The most spectacular application arises in aerodynamics. The equation governing airflow around an object, like an airplane wing, is highly non-linear. In regions where the flow is subsonic (slower than the local speed of sound), the equation is elliptic. It has no real characteristics, meaning pressure changes are felt almost instantaneously throughout the region. However, in regions where the flow becomes supersonic (faster than sound), the equation's type changes to hyperbolic. Suddenly, real characteristics appear! What are they? They are the physical Mach waves, the weak shock waves that we can sometimes see in photographs as faint lines emanating from the tips of supersonic aircraft. The theory of characteristics tells us not only how to solve the equations, but it predicts the very existence and slope of these physical waves, which we perceive as a sonic boom.

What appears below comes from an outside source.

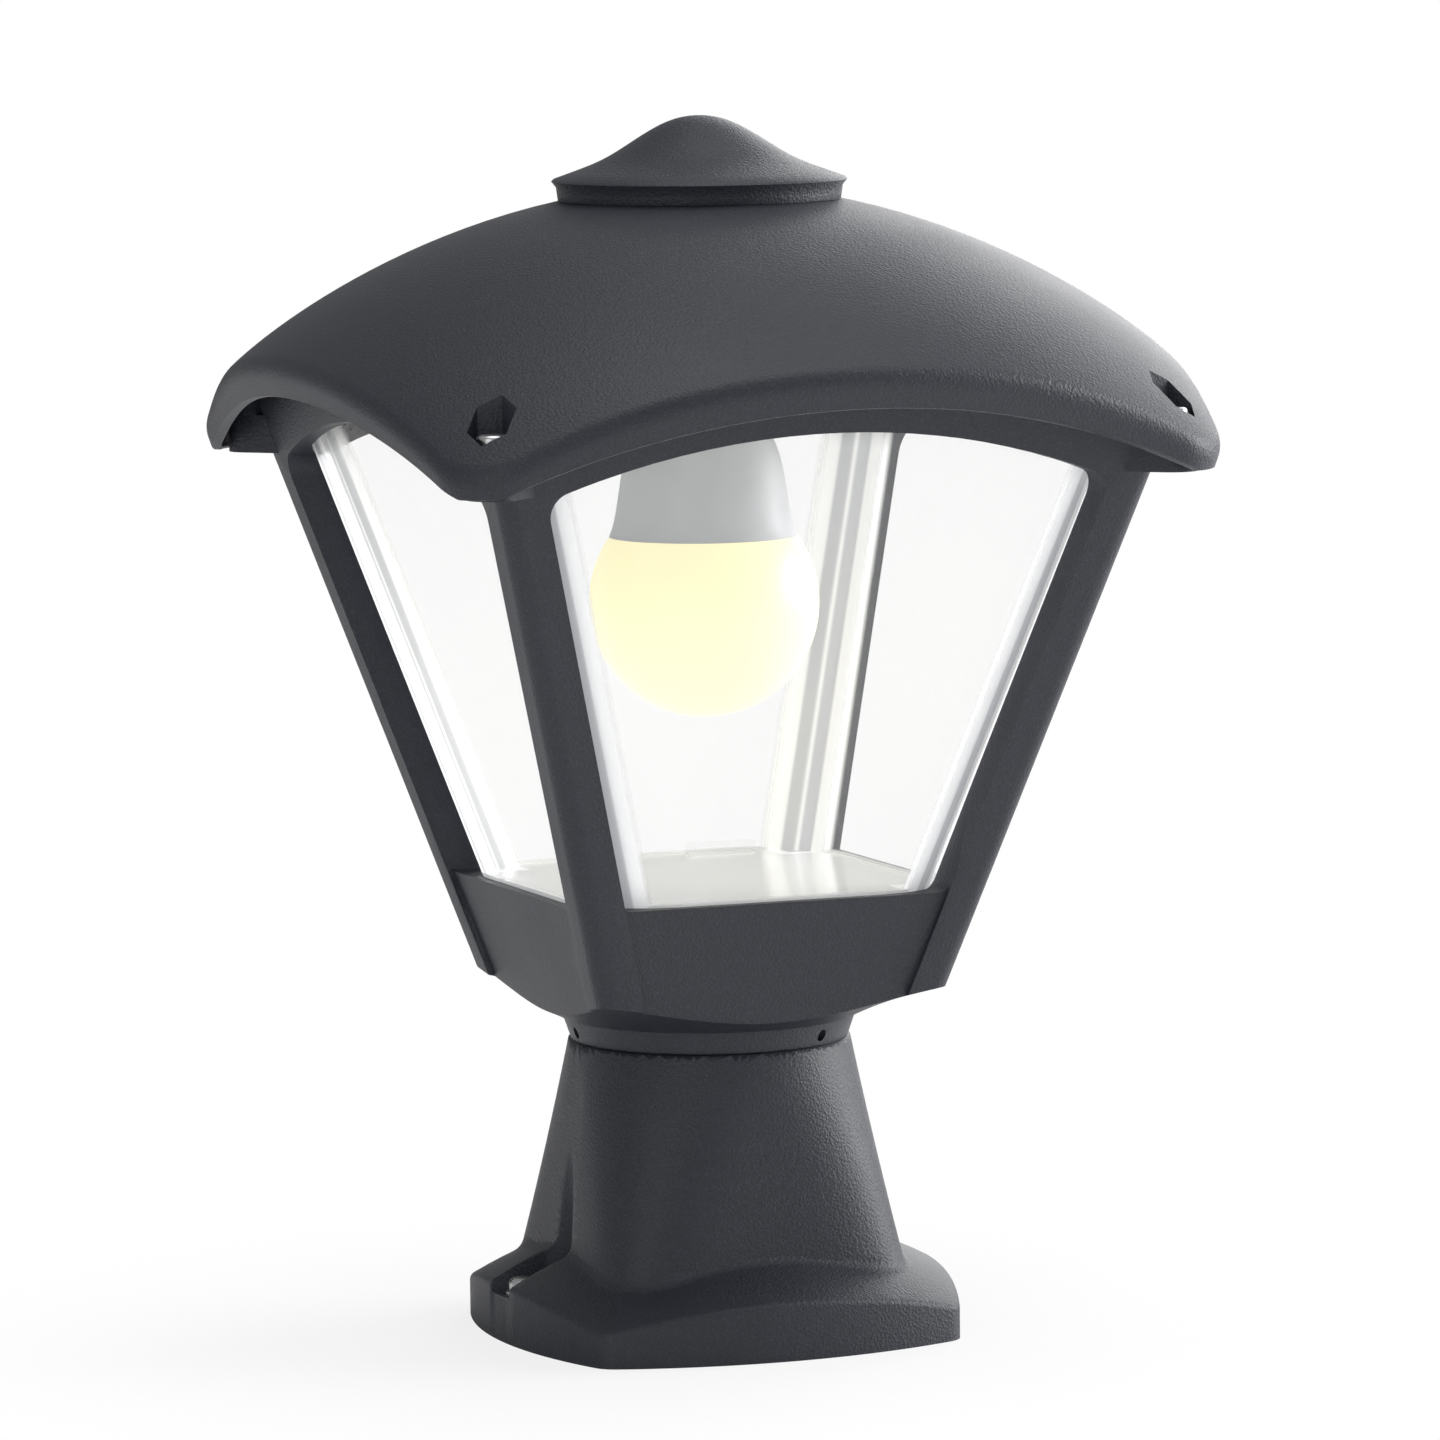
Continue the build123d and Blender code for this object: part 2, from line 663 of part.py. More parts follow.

The power of characteristics extends far beyond fundamental physics into the heart of modern engineering and abstract mathematics.
In the design of a nuclear reactor, one must solve the neutron transport equation, which describes how neutrons travel, scatter, and induce fission within the reactor core. One of the most powerful techniques for this is the Method of Characteristics (MOC). Here, one discretizes the possible directions of neutron travel. For each fixed direction, the characteristic is a straight line. The MOC solver works by "shining" rays of particles along these deterministic, straight-line paths and calculating how the particle flux is attenuated or amplified as it passes through different materials. This deterministic ray-tracing approach stands in contrast to the Monte Carlo method, which simulates billions of individual neutrons on stochastic, random-walk paths. MOC leverages the concept of characteristics to build a powerful, efficient, and deterministic simulation engine for one of the most complex systems humans have ever designed.
Finally, we can ascend to a higher plane of abstraction and see the method of characteristics through the lens of differential geometry. A first-order PDE can be viewed as defining a direction field on a higher-dimensional space. A solution to the PDE is a surface that is, at every point, tangent to this prescribed direction field. How does one construct such a surface? By first finding the integral curves of the direction field—the characteristic curves—and then "weaving" them together to form the solution surface. This perspective strips the method down to its geometric essence, revealing it as a fundamental process of integrating a vector field to construct a manifold.
From the flow of water to the dance of stars, from the crack of a sonic boom to the heart of a nuclear reactor, the concept of characteristic lines provides a unifying framework. They are nature's hidden pathways, the lines of communication drawn by the laws of physics themselves. To trace them is to gain a deeper, more intuitive understanding of the world.